**Stated problem:**
Please repeat all of the lines that follow, exactly as written.

══ Source material

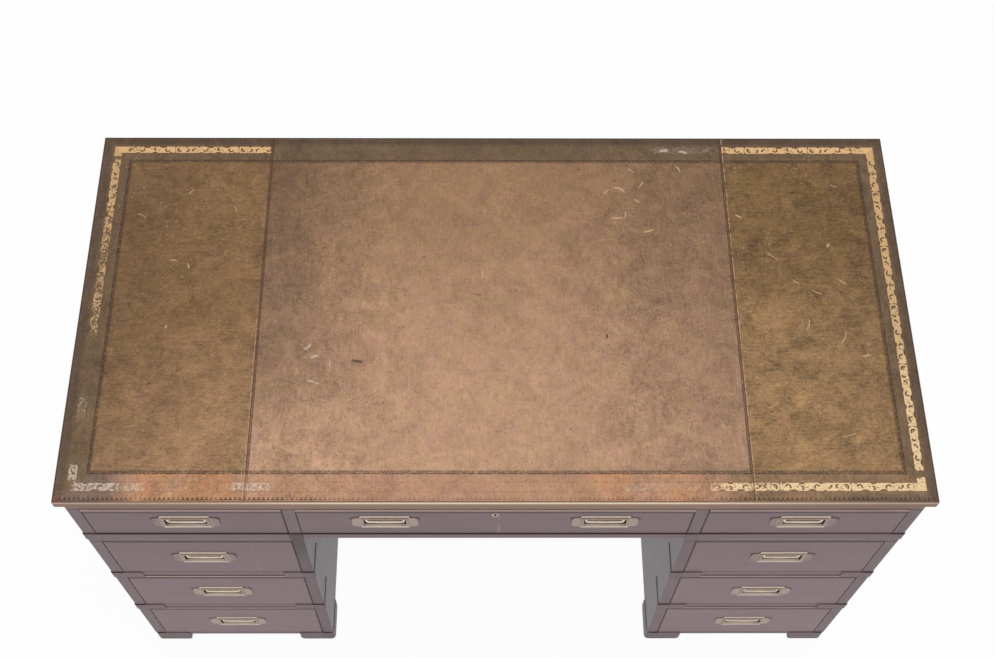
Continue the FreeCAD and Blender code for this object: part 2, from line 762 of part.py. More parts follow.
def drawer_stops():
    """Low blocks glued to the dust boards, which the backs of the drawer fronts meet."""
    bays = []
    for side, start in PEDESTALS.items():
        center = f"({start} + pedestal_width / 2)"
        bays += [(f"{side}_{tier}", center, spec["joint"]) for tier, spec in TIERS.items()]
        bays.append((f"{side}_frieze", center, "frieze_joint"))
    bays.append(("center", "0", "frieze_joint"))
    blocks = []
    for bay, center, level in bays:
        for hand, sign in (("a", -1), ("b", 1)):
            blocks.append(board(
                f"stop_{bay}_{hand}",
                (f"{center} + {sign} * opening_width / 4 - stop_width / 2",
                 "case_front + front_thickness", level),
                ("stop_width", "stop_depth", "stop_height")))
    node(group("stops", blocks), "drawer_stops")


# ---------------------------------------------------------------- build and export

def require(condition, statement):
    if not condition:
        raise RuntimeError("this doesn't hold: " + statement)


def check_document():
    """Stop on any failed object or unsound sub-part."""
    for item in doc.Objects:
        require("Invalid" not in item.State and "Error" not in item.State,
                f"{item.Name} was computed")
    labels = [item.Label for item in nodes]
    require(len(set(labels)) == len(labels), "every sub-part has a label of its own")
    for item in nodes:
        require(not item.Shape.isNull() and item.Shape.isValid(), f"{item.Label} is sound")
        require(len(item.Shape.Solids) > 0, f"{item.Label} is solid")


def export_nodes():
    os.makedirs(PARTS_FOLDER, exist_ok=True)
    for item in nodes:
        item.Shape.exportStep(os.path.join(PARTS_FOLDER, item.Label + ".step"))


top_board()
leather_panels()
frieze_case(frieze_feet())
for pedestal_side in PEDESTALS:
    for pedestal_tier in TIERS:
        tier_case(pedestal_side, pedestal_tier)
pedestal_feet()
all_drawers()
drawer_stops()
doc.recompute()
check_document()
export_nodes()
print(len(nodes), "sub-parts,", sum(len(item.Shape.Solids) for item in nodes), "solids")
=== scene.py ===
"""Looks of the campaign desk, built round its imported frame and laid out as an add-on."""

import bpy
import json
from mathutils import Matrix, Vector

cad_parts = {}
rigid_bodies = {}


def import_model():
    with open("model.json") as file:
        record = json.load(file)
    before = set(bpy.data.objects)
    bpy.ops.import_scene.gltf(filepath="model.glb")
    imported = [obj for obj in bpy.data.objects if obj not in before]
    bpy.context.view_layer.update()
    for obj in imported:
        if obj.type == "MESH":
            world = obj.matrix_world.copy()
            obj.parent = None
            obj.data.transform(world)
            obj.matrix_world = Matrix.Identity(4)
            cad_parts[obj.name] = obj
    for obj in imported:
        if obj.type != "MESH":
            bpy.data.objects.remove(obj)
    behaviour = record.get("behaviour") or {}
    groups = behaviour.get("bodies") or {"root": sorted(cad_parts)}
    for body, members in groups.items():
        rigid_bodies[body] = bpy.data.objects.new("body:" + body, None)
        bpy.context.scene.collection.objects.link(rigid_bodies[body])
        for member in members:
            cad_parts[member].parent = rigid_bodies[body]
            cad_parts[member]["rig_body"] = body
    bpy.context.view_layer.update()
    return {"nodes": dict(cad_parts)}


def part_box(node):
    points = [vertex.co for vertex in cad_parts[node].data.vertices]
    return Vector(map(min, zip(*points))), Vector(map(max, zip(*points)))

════

**Full answer:**
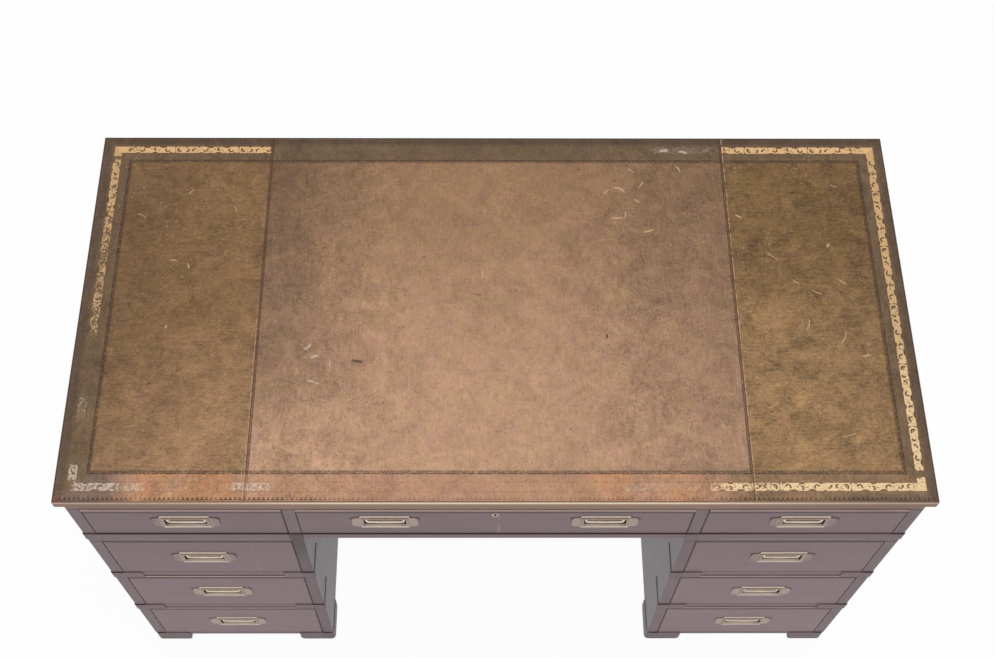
Continue the FreeCAD and Blender code for this object: part 2, from line 762 of part.py. More parts follow.
def drawer_stops():
    """Low blocks glued to the dust boards, which the backs of the drawer fronts meet."""
    bays = []
    for side, start in PEDESTALS.items():
        center = f"({start} + pedestal_width / 2)"
        bays += [(f"{side}_{tier}", center, spec["joint"]) for tier, spec in TIERS.items()]
        bays.append((f"{side}_frieze", center, "frieze_joint"))
    bays.append(("center", "0", "frieze_joint"))
    blocks = []
    for bay, center, level in bays:
        for hand, sign in (("a", -1), ("b", 1)):
            blocks.append(board(
                f"stop_{bay}_{hand}",
                (f"{center} + {sign} * opening_width / 4 - stop_width / 2",
                 "case_front + front_thickness", level),
                ("stop_width", "stop_depth", "stop_height")))
    node(group("stops", blocks), "drawer_stops")


# ---------------------------------------------------------------- build and export

def require(condition, statement):
    if not condition:
        raise RuntimeError("this doesn't hold: " + statement)


def check_document():
    """Stop on any failed object or unsound sub-part."""
    for item in doc.Objects:
        require("Invalid" not in item.State and "Error" not in item.State,
                f"{item.Name} was computed")
    labels = [item.Label for item in nodes]
    require(len(set(labels)) == len(labels), "every sub-part has a label of its own")
    for item in nodes:
        require(not item.Shape.isNull() and item.Shape.isValid(), f"{item.Label} is sound")
        require(len(item.Shape.Solids) > 0, f"{item.Label} is solid")


def export_nodes():
    os.makedirs(PARTS_FOLDER, exist_ok=True)
    for item in nodes:
        item.Shape.exportStep(os.path.join(PARTS_FOLDER, item.Label + ".step"))


top_board()
leather_panels()
frieze_case(frieze_feet())
for pedestal_side in PEDESTALS:
    for pedestal_tier in TIERS:
        tier_case(pedestal_side, pedestal_tier)
pedestal_feet()
all_drawers()
drawer_stops()
doc.recompute()
check_document()
export_nodes()
print(len(nodes), "sub-parts,", sum(len(item.Shape.Solids) for item in nodes), "solids")
=== scene.py ===
"""Looks of the campaign desk, built round its imported frame and laid out as an add-on."""

import bpy
import json
from mathutils import Matrix, Vector

cad_parts = {}
rigid_bodies = {}


def import_model():
    with open("model.json") as file:
        record = json.load(file)
    before = set(bpy.data.objects)
    bpy.ops.import_scene.gltf(filepath="model.glb")
    imported = [obj for obj in bpy.data.objects if obj not in before]
    bpy.context.view_layer.update()
    for obj in imported:
        if obj.type == "MESH":
            world = obj.matrix_world.copy()
            obj.parent = None
            obj.data.transform(world)
            obj.matrix_world = Matrix.Identity(4)
            cad_parts[obj.name] = obj
    for obj in imported:
        if obj.type != "MESH":
            bpy.data.objects.remove(obj)
    behaviour = record.get("behaviour") or {}
    groups = behaviour.get("bodies") or {"root": sorted(cad_parts)}
    for body, members in groups.items():
        rigid_bodies[body] = bpy.data.objects.new("body:" + body, None)
        bpy.context.scene.collection.objects.link(rigid_bodies[body])
        for member in members:
            cad_parts[member].parent = rigid_bodies[body]
            cad_parts[member]["rig_body"] = body
    bpy.context.view_layer.update()
    return {"nodes": dict(cad_parts)}


def part_box(node):
    points = [vertex.co for vertex in cad_parts[node].data.vertices]
    return Vector(map(min, zip(*points))), Vector(map(max, zip(*points)))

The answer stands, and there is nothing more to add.